Spelled out like that, it comes off sounding like one of R. Crumb’s transgressive race-baiting underground comics of the 1970s, but Waid, accompanied by Jones’ painstaking photorealism, executes Strange Fruit with all the same sincerity and earnestness he poured into Kingdom Come with Alex Ross twenty years ago. Which is what makes Strange Fruit and its limp finale all the more baffling.

It’s one thing to ask the readership to ride out a storm when a hero swears allegiance to his bitterest enemy because the resolution could potentially bear fruit, but when the fundamental concerns are deeply-botched racial semiotics, there’s little hope for redemption.

There’s no gotcha moment to flip on its head the act of clothing a Black man in a Confederate flag. And so, the saving grace — if there is one — is going to have to come from somewhere else. But none is forthcoming.

The looming flood (that practically no one but the Black engineer sent by the Federal government takes seriously enough) finally arrives, pushing him into doing what the series has been culminating into since the opening pages: enlisting the aid of “Johnson” in saving a town that would rather see Black men dead than see them save either their lives or town. The determined, self destructive racism of both the town sheriff and KKK leader are about as realistic as they are farcical, but the same can’t be said for either Johnson or the Engineer.

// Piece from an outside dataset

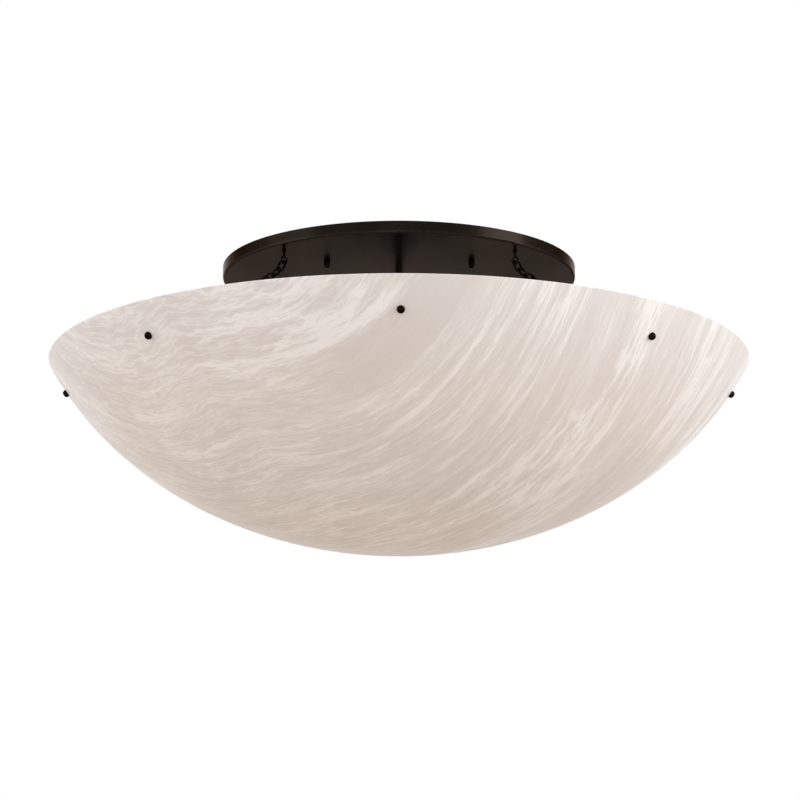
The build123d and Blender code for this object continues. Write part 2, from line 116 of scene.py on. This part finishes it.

The latter, it could be argued, is driven by sheer civic duty and maybe also the drive to save the few Black civilians we’ve seen. But the bulk of the issue is taken up by Johnson towing the homes and even the church of the white population to safety. Strange Fruit then becomes about a super-powered Black man being persuaded to risk his life to save the property of white people who were eager to jail and kill him. It’s a dynamic that is never discussed or examined, it simply elapses.

The entire issue is dedicated to Black people providing free labor, while also sacrificing life and limb for the safety and comfort of the white people who profit from their social and economic marginalization.

We’re also left with absolutely no idea how the supposed protagonist feels about any of it or what his rationale is for digging up a piece of technology from his crashed ship that enables him to work himself almost to death. Throughout the course of the series, Johnson has never spoken a word or clarified his motivations, and in the end, just as his work is seemingly done, he’s swept away in a rush of water and never seen again.

It’s probably meant to be some kind of metaphor about how heroes go unappreciated or that they don’t get to enjoy the fruits of their labor, but a moral that simplistic can’t possibly work in the racially charged environment that Waid and Jones have placed their story in — especially one that draws on a real world historical context. Whether they realize it or not, they’ve created a stock magical Negro story that reinforces centuries of damaging stereotypes out of what is nominally a Black superman analogue.

Maybe the intent is for the audience to feel sympathetic to Johnston and ponder what it means that he did all this with no reward for people who, for the most part, hate him. But ironically, arriving at that conclusion requires an inordinate amount of heavy-lifting on the reader’s part. By sending Johnson spinning away downstream, we never get the satisfaction of knowing anything about his motivations or perspective. And it also means that the white people who essentially exploited his altruism (while offering less than nothing in turn) are never pushed to reconcile the fact that they owe their lives to someone they view as subhuman.

Nothing is examined, nothing is resolved, leaving the story little more than an empty shell of crude racial dynamics.

The supreme irony of Jones’ contributions is that his laboriously photorealistic style renders the art completely superficial and emotionally impenetrable. His figures don’t read as dynamic human beings. They’re overly-posed wax figures. The writing leaves them too underdeveloped to properly care about and the lack of actual cartooning on Jones’ part does nothing to supplement it.

We understand Johnson’s physical power intimately thanks to the loving detail that Jones puts into his sinuous musculature and the carefully chosen angles that amplifies the visceral effect, but the man beneath those muscles, and everyone else in the comic, remains unknowable. The uniform washy earth tones that Jones employed in the coloring throughout hang limply on the page, doing nothing to guide the reader towards any emotional truths either.

In the final analysis, it’s impossible to know what Waid and Jones actually intended through the act of reading Strange Fruit because they’ve rendered the surface level of it completely inscrutable. So the only reasonable conclusion to reach is that it’s a naked reflection of American anti-Black racism that contributes nothing of note to whatever discourse it was seeking to participate in.